» **Written exercise**:
All lines featuring the string "from" are to be listed.

------------------------

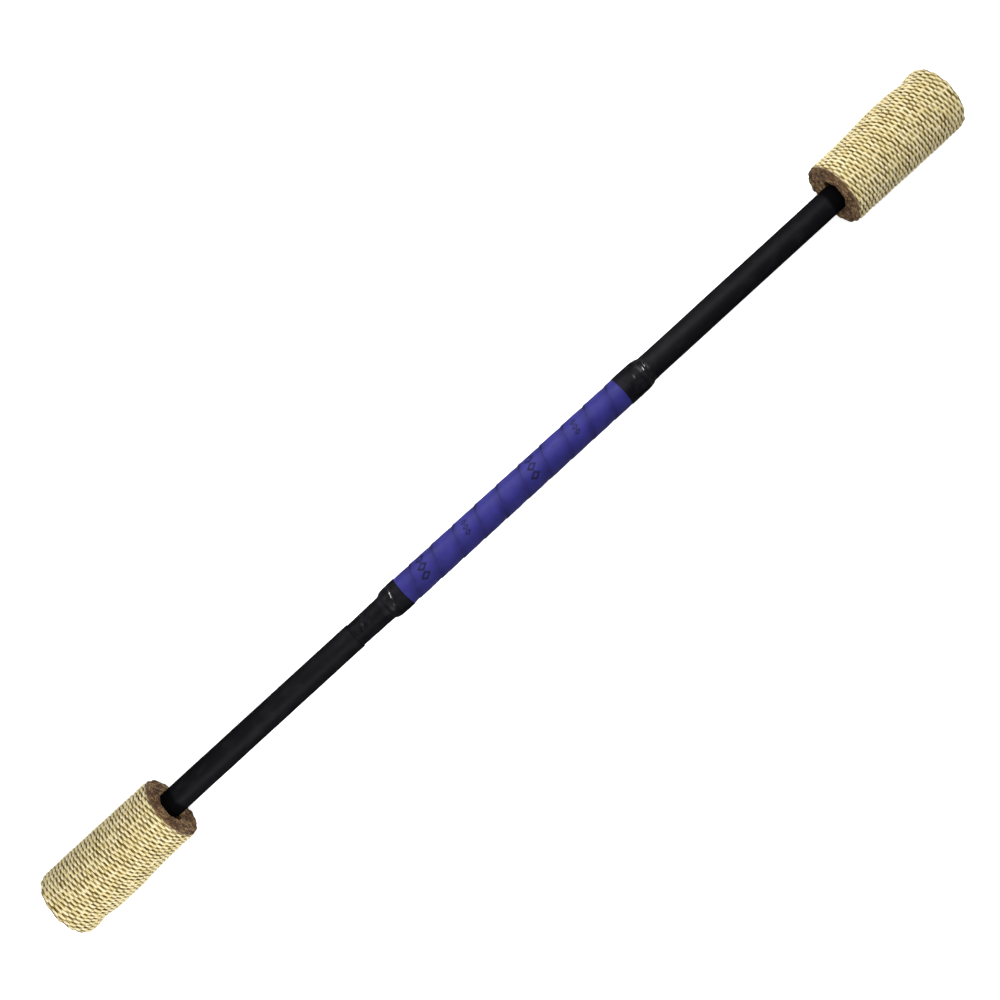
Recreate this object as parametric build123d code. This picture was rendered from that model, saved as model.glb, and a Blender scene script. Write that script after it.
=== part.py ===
"""Two-ended fire baton: an aluminium tube with a woven wick rolled on each end and a taped grip in the middle.

Row frame, in millimetres: the tube's axis is X, the origin is the middle of the tube on that axis, and the
baton lies on its side with +Z up. Every piece is its own solid, written to parts/NODE.step.
The left end is the right end turned half a turn about Z, so both ends are made by the same functions.
"""

import os
from math import ceil, cos, radians, sin

from build123d import *

# ---------------------------------------------------------------- driving dimensions
overall_length = 840.0  # over the two wicks
wick_width = 100.0  # the width the wick tape is sold in
tube_radius = 9.0
tube_wall = 1.5
sleeve_radius = 9.88  # heat-shrunk sleeve on the tube
grip_radius = 11.43
fit_gap = 0.02  # glued and shrunk fits: surfaces face each other without touching

# The wick starts and ends on the +Y side, so that side holds one layer more than the other.
wick_reach_more = 28.8  # from the tube's axis to the outside of the roll, on the side with more layers
wick_reach_less = 23.5
layers_more = 5
layers_less = 4
lap_gap = 0.10  # between one lap and the next
free_end_angle = 60.0  # how far the last lap runs on past the +Y side

# Grip tape and the vinyl tape that binds its ends. Places are along X.
grip_start, grip_end = -107.0, 133.0
grip_pitch = 20.8
grip_lap = 3.0  # how far the bevelled edge of one turn leans over the turn before
grip_seam_place = 4.3  # where one of the leaning edges crosses the +Y side
grip_seam = 0.08
binding_skin = 0.30  # the vinyl's thickness where it covers the grip

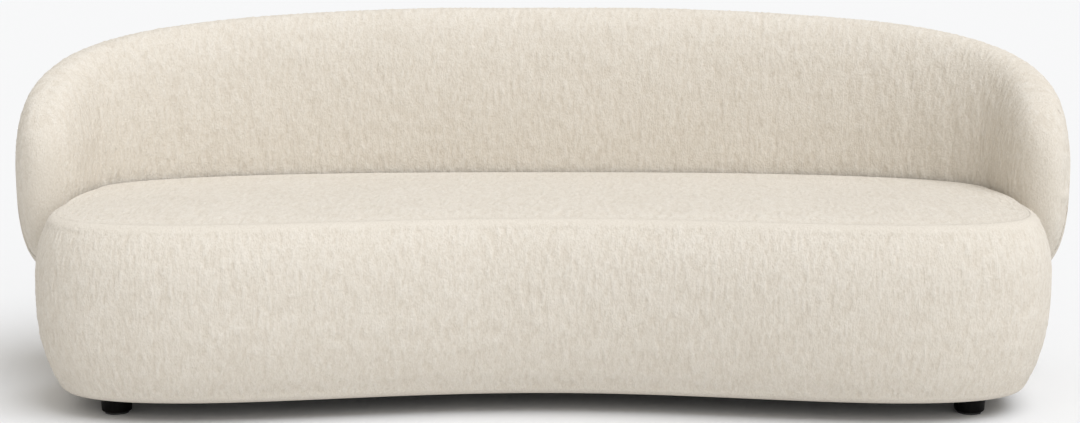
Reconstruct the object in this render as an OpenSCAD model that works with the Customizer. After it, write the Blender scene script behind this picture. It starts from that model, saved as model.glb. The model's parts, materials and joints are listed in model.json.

------------------------

» **Full output**:
Recreate this object as parametric build123d code. This picture was rendered from that model, saved as model.glb, and a Blender scene script. Write that script after it.
from math import ceil, cos, radians, sin
from build123d import *
wick_reach_more = 28.8  # from the tube's axis to the outside of the roll, on the side with more layers
Reconstruct the object in this render as an OpenSCAD model that works with the Customizer. After it, write the Blender scene script behind this picture. It starts from that model, saved as model.glb. The model's parts, materials and joints are listed in model.json.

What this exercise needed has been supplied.